Date: 2008-03-02 11:04 pm (UTC)
From: [identity profile] elisa0984.livejournal.com
did you see all the copies and clones everywhere, like Katherine's ladies-in-waiting, all wearing the Exact Same Dress except for accent colors?

I can see that working for the ladies in waiting. When I studied Elizabeth's court last term there was a lot of emphasis on how this was a coveted position and the Queen would have to spend her own money attiring her ladies, so similar dresses would have cut down on costs.

But I'm with you on the entire cast matching. That's just sloppy.

Date: 2008-03-02 11:07 pm (UTC)
From: [identity profile] cleolinda.livejournal.com
Reread the last line of the entry. ; )

Date: 2008-03-02 11:09 pm (UTC)
From: [identity profile] cpl593h.livejournal.com
I think that she has a hate on any kind of outwardly strong female figure.
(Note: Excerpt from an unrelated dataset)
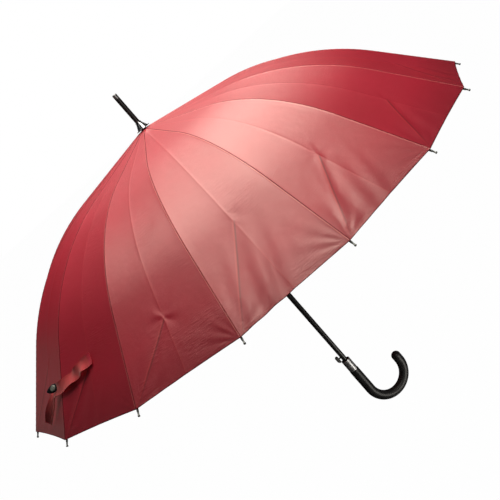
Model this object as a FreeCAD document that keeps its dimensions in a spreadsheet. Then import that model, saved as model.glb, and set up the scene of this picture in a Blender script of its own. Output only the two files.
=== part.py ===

She champions the historical underdog, which in itself is actually really interesting because often those are the people that I would like to know more about, but she does it by contorting their better-known counterparts into sexually deviant, manipulative, out-of-character messes. Elizabeth and Anne could have been all of those things irl, who knows, but I think she does it purposely and it just always leaves a bad taste in my mouth. I can't help but get the feeling that she is made uncomfortable by strong women, or is at least conflicted about writing them.

I always want to really like her books but in the end I'm just disgusted.

Date: 2008-03-02 11:10 pm (UTC)
From: [identity profile] last-archangel.livejournal.com
Wanting an overall similar feel is one thing, but this is supposed to be the 16th century - they didn't have sewing machines! No matter what, the court gowns would never be perfect. Plus, when clothing her ladies, a queen would more likely hand out her old cast-offs for refurbishing rather than create a "uniform".

Date: 2008-03-02 11:12 pm (UTC)
From: [identity profile] last-archangel.livejournal.com
Awesome. Fabulous. Amazing. It won't be the first time a m15m is better than the actual product upon which it is based.